Ktoś GROZI Ewie Chodakowskiej! Wszystko przez świąteczny wpis z krzyżem. "Nie boję się! Jestem nieugięta"

Ktoś GROZI Ewie Chodakowskiej! Wszystko przez świąteczny wpis z krzyżem. "Nie boję się! Jestem nieugięta"

Ewa Chodakowska to bez wątpienia jedna z najpopularniejszych trenerek fitness w kraju. Dla wielu kobiet uchodzi za prawdziwy autorytet w dziedzinie zdrowego, ale też duchowego stylu życia. Swoimi motywującymi wpisami na Facebooku i Instagramie zachęca Polki pracy nad  ciałem i umysłem, co często odbierane jest nie tak, jakby tego chciała.

Reklama

W okresie świąt wielkanocnych udostępniła na swoim profilu zdjęcia krzyża, pod którym za cytowała słowa Jana Pawła II.

W komentarzach rozpętała się burza. Internauci zarzucali jej, że,  nie wspiera Polek w walce o ich prawa, a zamiast tego decyduje się na katolickie wpisy. Kilka dni później,  Ewa postanowiła odnieść się do nieprzyjemnej  sytuacji, nie ukrywając oburzenia na reakcję swoich fanek.  Co więcej, zdradziła, że stała się obiektem gróźb i  ataków hakerskich.

"Czego mogę się obawiać? Prześladowań?
Tak sobie pomyślałam na początku..
HEJ!! Nie boje się!!!

Po moim poście z Wielkiego Piątku zawrzało w internecie.. zawrzało w milionach domów.. zawrzało w kościołach podczas homilii..

Powiedzieć na głos "jestem katolikiem" i usłyszeć
"Ewa! Gratuluje postawy".. zaskakujące..

Zacytowano mój post i moje komentarze w wielu artykułach.. część z nich pokusiła się o nadinterpretacje, co spowodowało jeszcze bardziej wzmożone reakcje..
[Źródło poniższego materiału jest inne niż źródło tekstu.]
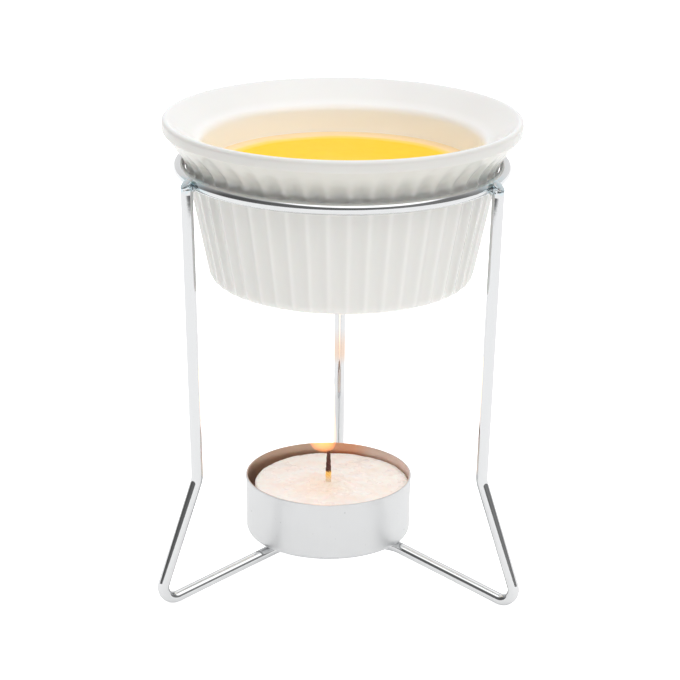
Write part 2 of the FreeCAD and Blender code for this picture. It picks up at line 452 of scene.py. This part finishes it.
def chrome():
    """Bright plating, uneven and slightly blue where the legs are welded to the hoop, with a painted
    reflection of the flame on the back leg.
    """
    finish = Finish("chrome wire")
    place = finish.position()
    height = finish.part(place, "Z")

    # Blued lumps on the welds, and blued streaks along the hoop beside them
    weld = 0.0
    streaked = 0.0
    for azimuth in leg_angles.values():
        centre = about_z(math.radians(azimuth)) @ radial(ring_radius + wire_radius, ring_height)
        reach = finish.measure("DISTANCE", place, centre)
        weld = finish.until(reach, 1.2 * MM, 5.0 * MM) + weld
        streaked = finish.until(reach, 3.0 * MM, 9.0 * MM) + streaked
    above = finish.between(height, ring_height - 1.8 * MM, ring_height - 0.6 * MM)
    weld = weld.at_most(1.0) * above
    streaked = streaked.at_most(1.0) * above
    stretched = finish.turn(place) * (0.12 * ring_radius)
    along_hoop = finish.node(
        "ShaderNodeCombineXYZ", {}, {0: stretched, 1: finish.away_from_axis(place), 2: height})
    streaks = finish.noise(along_hoop, scale=1100.0, detail=2.0)
    haze = finish.noise(place, scale=700.0)
    lumps = finish.noise(place, scale=650.0, detail=3.0, roughness=0.6)
    blued = weld * finish.between(lumps, 0.45, 0.6)
    blued = blued.at_least(streaked * finish.between(streaks, 0.48, 0.56))
    tint = finish.mix(blued, colour(213, 214, 215), colour(200, 213, 218))

    # Painted reflection: the flame's orange reflection, painted on the front of the back leg
    backwards = finish.part(place, "Y")
    past_axis = backwards - upright_radius + (ring_height - height) * math.tan(leg_lean)
    in_front = finish.until(past_axis, -0.3 * MM, 0.3 * MM)
    on_leg = finish.between(backwards, 0.8 * ring_radius, 0.9 * ring_radius)
    beside_flame = finish.between(height, 36.5 * MM, 40 * MM) * finish.until(height, 41 * MM, 47 * MM)
    tint = finish.mix(beside_flame * (in_front * on_leg) * 0.6, tint, colour(226, 190, 160))

    uneven = lumps * weld + streaks * streaked * 2.2 + haze * 0.03
    shader = finish.principled(
        Base_Color=tint, Metallic=1.0, Roughness=0.04 + haze * 0.04 + weld * 0.08,
        Normal=finish.bump(uneven, distance=0.2 * MM, strength=0.5))
    return finish.surface(shader)


def cup_aluminium():
    """Thin drawn sheet, with faint upright draw lines and small specks, and painted brown inside for the
    flame's warm light and the shade by the wax.
    """
    finish = Finish("tealight aluminium")
    place = finish.position()
    height = finish.part(place, "Z")
    stretched = finish.node("ShaderNodeMapping", {}, {"Vector": place, "Scale": (1.0, 1.0, 0.06)})
    lines = finish.noise(stretched, scale=2600.0, detail=2.0)
    clouds = finish.noise(place, scale=260.0)
    specks = finish.between(finish.noise(place, scale=1300.0, detail=1.0), 0.76, 0.8)
    base = finish.mix(specks, colour(212, 213, 214), colour(160, 161, 162))

    # Painted light and shade inside, down to just under the wax's edge: brown for the warm light of the
    # flame and the wax, darker to the left where the gap by the wax is in shade
    reach = finish.away_from_axis(place, cup_centre)
    inside = finish.until(reach, cup_radius - 0.32 * MM, cup_radius - 0.2 * MM)
    upper = finish.between(height, wax_level - 6 * MM, wax_level - 5 * MM)
    rightwards = finish.between(finish.part(place, "X"), -0.6 * cup_radius, 0.9 * cup_radius)
    painted_warm_light_and_shade = finish.mix(rightwards, colour(204, 178, 160), colour(231, 210, 200))
    base = finish.mix(inside * upper, base, painted_warm_light_and_shade)

    # Painted light: the flame's orange light, painted on the rim behind it
    behind_flame = Vector((wick_centre.x + 4 * MM, cup_high.y, cup_high.z))
    painted_flame_light = finish.until(finish.measure("DISTANCE", place, behind_flame), 2 * MM, 8 * MM)
    at_rim = finish.between(height, cup_high.z - 0.5 * MM, cup_high.z - 0.2 * MM)
    painted_flame_light = painted_flame_light * inside.at_least(at_rim)
    base = finish.mix(painted_flame_light * 0.7, base, colour(232, 164, 122))

    shader = finish.principled(
        Base_Color=base, Metallic=1.0, Roughness=0.26 + clouds * 0.1 + lines * 0.08,
        Normal=finish.bump(lines * 0.5 + clouds, distance=0.05 * MM, strength=0.5))
    return finish.surface(shader)


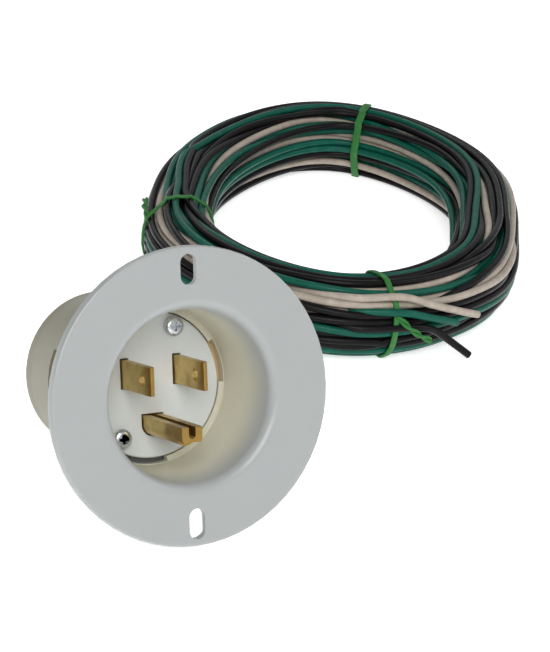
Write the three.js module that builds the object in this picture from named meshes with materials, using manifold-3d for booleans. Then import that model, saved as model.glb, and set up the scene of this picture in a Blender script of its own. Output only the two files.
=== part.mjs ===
// A round flanged power inlet, tilted back on its flange rim and the edge of its rear cover, with its three
// pre-wired leads wound into one tied oval coil on the same surface.
import * as THREE from "three";
import { mergeVertices } from "three/addons/utils/BufferGeometryUtils.js";
import Module from "manifold-3d";

const wasm = await Module();
wasm.setup();

// ---- Driving dimensions, millimetres ----
// Inlet frame: +X right and +Y up the face, seen from in front; +Z out of the cup; z = 0 on the flange face.
const GAP = 0.3; // clearance kept between neighbouring pieces
const ROUND = 60; // facets of a large turned piece

const FLANGE_R = 32.75;
const FLANGE_T = 3;
const RIM_BEVEL = 0.8;
const SLOT = { width: 3.8, length: 6.8, radius: 27.7 };
const SLOT_RECESS = { width: 6.4, length: 8.4, radius: 27.1, skin: 1.6 }; // in the flange's back

const CUP = { mouthR: 19, floorR: 17.9, depth: 21.9, outerR: 20.8, lip: 2.4 };
const SKIRT_END = -26.5;
const FLOOR_RING = { innerR: 16.7, thickness: 1.9, notchR: 17.75 };
const FLOOR_NOTCHES = [[-3, 30], [117, 150], [247, 281]]; // start and end angle of each arc notch, degrees

const CARRIER = { faceR: 16.4, faceZ: -21.7, shoulderR: 19, shoulderZ: -24.1, backZ: -26 };

const BLADE_SPACING = 12.7;
const BLADE_LINE_Y = 3.1;
const BLADE = { width: 6.35, thickness: 1.5, tipZ: -6.7, holeR: 1.35, holeFromTip: 4 };
const GROUND = { radius: 2.4, y: -8.8, tipZ: -1, backFromCentre: 2.2, channel: 1.6 };
const GROUND_UNDERCUT = { fromCentre: 1.2, length: 3.5 };

const TAB = { inner: 11.2, outer: 12.7, halfWidth: 4.4, frontZ: -26.3, backZ: -36 };
const SCREW_Z = -31.5;
const TERMINAL_SCREW = { shankR: 2.05, headR: 3.5, headT: 2.3, tipX: 4.4 };
const CLAMP = { inner: 7.5, outer: 9.3, halfWidth: 3.9, frontZ: -28.4, backZ: -35 };

const WIRE_R = 1; // over the insulation
const CONDUCTOR = { r: 0.65, x: 10.25, y: 3, frontZ: -28.6, backZ: -37.7 };

const BODY = { frontZ: -26.8, backZ: -47, frontR: 19.6, backR: 18.5, wall: 2.1 };
const WINDOW = { frontZ: -27.8, backZ: -35.2, halfWidth: 5 };
const PARTITION_T = 1.2;
const POST_R = 2.9;

const COVER = { frontZ: -47.3, backZ: -51.3, r: 18.3, edge: 0.6 };
const WIRE_HOLE = { r: 1.4, collarR: 2.9, collarZ: -52.5 };
const ASSEMBLY_SCREWS = { upper: [5.7, 12.8], lower: [-7.8, -11.3] };
const ASSEMBLY = { shankR: 1.4, holeR: 1.7, headR: 2.25, headT: 1.5, tipZ: -50.9 };
const NUT = { r: 3, bore: 1.7, frontZ: -49, backZ: -51, pocketR: 3.4 };

// The leads and their coil, in the frame of the whole part: +Z up from the surface it lies on.
// The coil's middle line is the closed uniform cubic B-spline over these points.
const COIL_LINE = [
  [152, 203.5], [93.5, 170], [72.5, 138], [53, 99.5],
  [76, 47.5], [129.5, 65.5], [149, 101], [174.5, 141.5],
];
const COIL = { halfWidth: 9.3, bottom: 1.2, top: 20.4, squareness: 2.4, steps: 48, sides: 14 };
const TIE = { thickness: 0.8, width: 2, sides: 24, stubR: 0.7 };
// Where each tie crosses the coil line, counted in line points, at the inside and the outside of the coil;
// the angle round the bundle at which its twisted ends leave the band, and the route of those ends.
const TIES = {
  back: { places: [7.76, 7.8], stubAngle: 25, stub: [[158.9, 192.6, 15.9], [157.3, 195.3, 15.9]] },
  left: { places: [2.39, 2.5], stubAngle: 40, stub: [[55.6, 125.4, 16.6], [58.2, 131, 17]] },
  front: { places: [4.24, 4.25], stubAngle: 10, stub: [[95.6, 44.7, 10], [101, 45, 6.9]] },
};

const LEAD_ROUTES = {
  black: [
    [-9.6, 40, 12.7], [-7.6, 47.5, 9.6], [-3, 56, 6], [4, 64, 3.1], [11.5, 71.5, 1.6], [20, 77.5, 1.1],
    [29, 81, 1.1], [39, 81.3, 1.1], [47.8, 79, 1.1], [54.8, 75, 1.1], [59.4, 71.2, 1.1], [62.2, 66.6, 1.1],
  ],
  green: [
    [3.4, 37, 3.7], [4.6, 46, 1.9], [8, 56, 1.1], [13.5, 66, 1.1], [20.5, 73, 1.1], [28.5, 77.4, 1.1],
    [38.2, 78, 1.1], [46.2, 76.2, 1.1], [52.4, 73, 1.1], [57, 69.4, 1.1], [60, 65.2, 1.1],
  ],
  white: [
    [10.5, 40, 12.5], [11.6, 48, 9.2], [14.5, 57, 5.4], [19.5, 65, 2.6], [24.6, 70.5, 1.3], [31, 74.2, 1.1],
    [38, 75.2, 1.1], [45.2, 73.6, 1.1], [50.8, 70.4, 1.1], [54.8, 67, 1.1], [58, 62.8, 1.1],
  ],
};
const TAIL_ROUTES = {
  white: [
    [93.7, 48, 18.3], [100.9, 47.4, 16], [107.7, 48.3, 13.7], [113.6, 50.2, 11.5], [119, 52.6, 9.4],
  ],
  green: [[93.9, 46.2, 14.6], [100.9, 46.7, 12.6], [106.2, 47.6, 11], [110.5, 48.9, 9.4]],
  black: [[98.5, 46, 10.3], [103.3, 46.9, 8.5], [108.6, 47, 4.9], [113.9, 46.2, 1.1]],
};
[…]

Post jak był, tak jest.. jestem nieugięta!

Zaczęłam dostawać screeny portali plotkarskich, serwisów informacyjnych, katolickich, a nawet stron czy profili zakrapianych polityką..

Wszystko rozumiem..

Każdy ma prawo wyrazić swoją opinie..
Nawet hejt przyjmuje z pokorą i wyjątkową dawką cierpliwości..

..ale to co wydarzyło się w ciągu ostatnich kilku dni, przekracza wszelkie granice!!

Ktos zhakował moją skrzynkę mailową..
Ktoś wysyła mi memy z obrzydliwymi słowami ubranymi w cudzysłów i podpisanymi moim imieniem i nazwiskiem .. słowami których nigdy nie wypowiedziałam!
Ktos zostawia wulgarne komentarze.. wyśmiewające i wytykające mi wiarę..

.. aż wreszcie ktos probuje mnie zastraszyc, próbuje mnie szantażować, grożąc mi opublikowaniem fałszywych materiałów na mój temat.. daje wyraźnie do zrozumienia, ze chce zaszkodzić mojemu wizerunkowi..

Czy to AŻ TAK źle, ze jestem katoliczką?

Czy naprawdę chcesz odebrać mi prawo do tego kim jestem?

Nie wiem kto za tym stoi..
Ale nie boje się!!
Przekazuje sprawę do mojego prawnika.."

Zrobiło się nieprzyjemnie... Mamy nadzieję, że cała sprawa znajdzie pozytywny obrót.